From 2018 to 2021, CIIE.CO has conducted various craft-centric startup programs and supported more than 46 craft startups, out of which 17 startups received funding from the CIIE, including startups such as Khadigi, Kosha, Golden Feather, Fabriclore, Fabricmonde, P-Tal, Kalaghar, Dressfolk, Abira, Country Clay, Claybotik, Baansuli, Guddee. In July 2022, it announced to support over 100 early-age craft startups by the year 2025. The craft vertical at CIIE.CO offers over 15 craft companies with access to portfolio support through sprints, incubation and acceleration, seed funding and catalytic capital support of up to ₹50 lakh.
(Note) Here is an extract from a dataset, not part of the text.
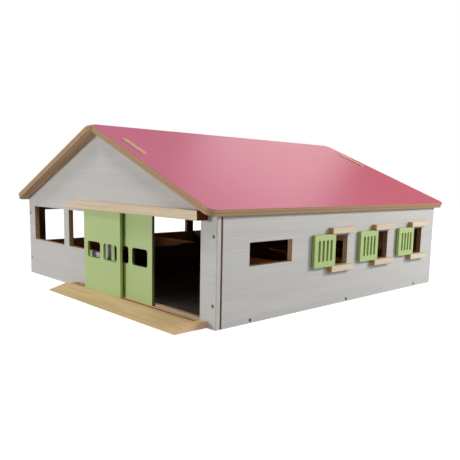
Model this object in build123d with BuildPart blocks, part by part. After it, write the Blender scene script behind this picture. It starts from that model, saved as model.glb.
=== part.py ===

In 2022, it also published a report on the crafts sector, outlining the startup opportunities in the sector.

== People ==
Kunal Upadhyay is the CEO of CIIE.CO and Managing Partner of Bharat Fund. 35 to 40 people work from the office at IIM-A, while the rest operate from different parts of the country.

== Research ==
The CIIE was set up as a research institution back in 2002. It has a team for research like management research, identifying trends and innovations, publications and thematic reports. In 2021, CIIE conducted a research study on the cultivated meat sector in India in partnership with The Good Food Institute, India.